- Objective:
Give again only the lines beginning with the one that contains "bpy.context.scene.collection.objects.link(empty)" and ending with the one that contains "cad_parts[node].hide_render = cad_parts[node].hide_viewport"; include both of those lines.

- Dataset content:
#####
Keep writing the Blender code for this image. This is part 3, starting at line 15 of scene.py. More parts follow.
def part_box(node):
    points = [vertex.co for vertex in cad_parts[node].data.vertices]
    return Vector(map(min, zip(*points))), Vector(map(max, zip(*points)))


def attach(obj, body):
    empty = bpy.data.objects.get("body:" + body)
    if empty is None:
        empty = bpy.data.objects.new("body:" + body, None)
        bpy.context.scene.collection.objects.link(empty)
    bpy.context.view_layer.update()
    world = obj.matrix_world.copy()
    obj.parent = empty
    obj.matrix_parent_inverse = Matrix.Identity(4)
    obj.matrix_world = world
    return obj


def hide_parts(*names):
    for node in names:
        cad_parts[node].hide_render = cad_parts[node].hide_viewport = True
#####
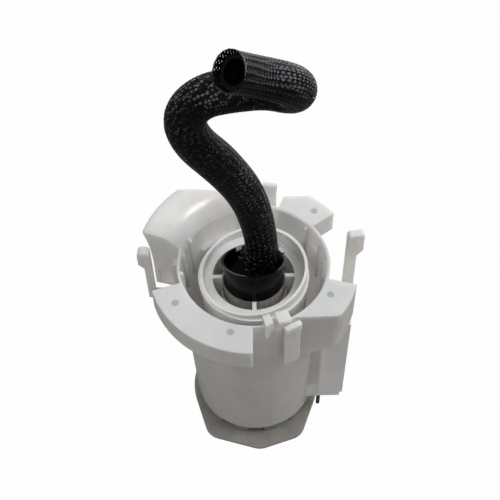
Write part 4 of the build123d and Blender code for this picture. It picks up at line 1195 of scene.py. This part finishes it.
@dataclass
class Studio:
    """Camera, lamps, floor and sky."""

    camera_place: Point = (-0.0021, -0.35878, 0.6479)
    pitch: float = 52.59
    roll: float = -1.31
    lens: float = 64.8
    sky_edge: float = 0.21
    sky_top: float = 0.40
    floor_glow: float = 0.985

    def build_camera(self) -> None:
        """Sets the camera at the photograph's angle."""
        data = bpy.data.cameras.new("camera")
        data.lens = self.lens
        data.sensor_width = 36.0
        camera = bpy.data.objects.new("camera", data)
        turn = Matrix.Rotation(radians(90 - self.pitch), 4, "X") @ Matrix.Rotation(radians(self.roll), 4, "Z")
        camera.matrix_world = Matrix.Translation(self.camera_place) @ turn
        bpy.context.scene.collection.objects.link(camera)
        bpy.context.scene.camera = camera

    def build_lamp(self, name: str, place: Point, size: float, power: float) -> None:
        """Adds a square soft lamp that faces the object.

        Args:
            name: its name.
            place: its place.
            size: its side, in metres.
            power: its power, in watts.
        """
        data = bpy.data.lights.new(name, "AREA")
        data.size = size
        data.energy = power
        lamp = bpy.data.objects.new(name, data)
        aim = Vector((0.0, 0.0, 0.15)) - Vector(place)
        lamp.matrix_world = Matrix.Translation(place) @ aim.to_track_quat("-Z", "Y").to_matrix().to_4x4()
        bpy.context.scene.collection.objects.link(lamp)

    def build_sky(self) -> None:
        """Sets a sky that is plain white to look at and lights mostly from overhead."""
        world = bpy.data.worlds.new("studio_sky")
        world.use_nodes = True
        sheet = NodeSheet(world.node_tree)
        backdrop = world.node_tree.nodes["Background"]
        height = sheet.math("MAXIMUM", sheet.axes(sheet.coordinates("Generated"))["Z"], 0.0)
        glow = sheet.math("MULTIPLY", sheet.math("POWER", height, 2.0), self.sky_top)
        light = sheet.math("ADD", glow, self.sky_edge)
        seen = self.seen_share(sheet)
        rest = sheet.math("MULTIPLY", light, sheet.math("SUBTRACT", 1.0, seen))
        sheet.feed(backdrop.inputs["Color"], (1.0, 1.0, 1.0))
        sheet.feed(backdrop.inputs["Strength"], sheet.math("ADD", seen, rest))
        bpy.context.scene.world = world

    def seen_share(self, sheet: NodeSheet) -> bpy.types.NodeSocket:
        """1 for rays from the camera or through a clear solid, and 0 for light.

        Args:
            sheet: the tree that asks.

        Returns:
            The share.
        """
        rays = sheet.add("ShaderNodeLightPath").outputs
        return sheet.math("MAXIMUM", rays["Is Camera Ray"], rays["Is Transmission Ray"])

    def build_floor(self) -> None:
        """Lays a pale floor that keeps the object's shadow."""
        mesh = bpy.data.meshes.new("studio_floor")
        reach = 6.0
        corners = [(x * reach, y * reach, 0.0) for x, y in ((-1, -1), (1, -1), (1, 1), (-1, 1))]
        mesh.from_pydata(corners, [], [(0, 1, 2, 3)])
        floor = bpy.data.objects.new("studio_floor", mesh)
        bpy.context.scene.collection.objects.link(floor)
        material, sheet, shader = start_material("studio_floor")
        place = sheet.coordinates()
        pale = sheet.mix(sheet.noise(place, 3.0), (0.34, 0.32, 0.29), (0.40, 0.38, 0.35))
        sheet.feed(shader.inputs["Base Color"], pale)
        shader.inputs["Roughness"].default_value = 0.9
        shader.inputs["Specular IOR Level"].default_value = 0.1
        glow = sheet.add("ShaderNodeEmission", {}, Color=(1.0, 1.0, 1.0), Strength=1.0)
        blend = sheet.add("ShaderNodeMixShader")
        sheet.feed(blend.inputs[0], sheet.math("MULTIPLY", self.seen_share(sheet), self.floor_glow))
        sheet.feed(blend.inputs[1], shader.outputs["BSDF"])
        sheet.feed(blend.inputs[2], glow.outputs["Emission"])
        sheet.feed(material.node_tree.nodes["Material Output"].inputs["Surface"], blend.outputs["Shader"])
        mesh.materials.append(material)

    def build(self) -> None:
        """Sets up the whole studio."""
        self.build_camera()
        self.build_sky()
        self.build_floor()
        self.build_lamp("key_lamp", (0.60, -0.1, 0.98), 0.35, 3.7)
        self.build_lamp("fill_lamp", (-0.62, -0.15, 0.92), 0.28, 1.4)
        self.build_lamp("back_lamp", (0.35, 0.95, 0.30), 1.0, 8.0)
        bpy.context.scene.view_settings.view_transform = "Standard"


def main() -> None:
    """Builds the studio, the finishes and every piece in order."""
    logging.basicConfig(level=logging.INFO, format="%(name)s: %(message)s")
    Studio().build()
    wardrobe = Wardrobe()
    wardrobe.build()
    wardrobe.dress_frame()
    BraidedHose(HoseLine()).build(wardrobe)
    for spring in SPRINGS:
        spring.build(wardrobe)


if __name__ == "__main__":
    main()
#####
- Complete answer:
        bpy.context.scene.collection.objects.link(empty)
    bpy.context.view_layer.update()
    world = obj.matrix_world.copy()
    obj.parent = empty
    obj.matrix_parent_inverse = Matrix.Identity(4)
    obj.matrix_world = world
    return obj


def hide_parts(*names):
    for node in names:
        cad_parts[node].hide_render = cad_parts[node].hide_viewport = True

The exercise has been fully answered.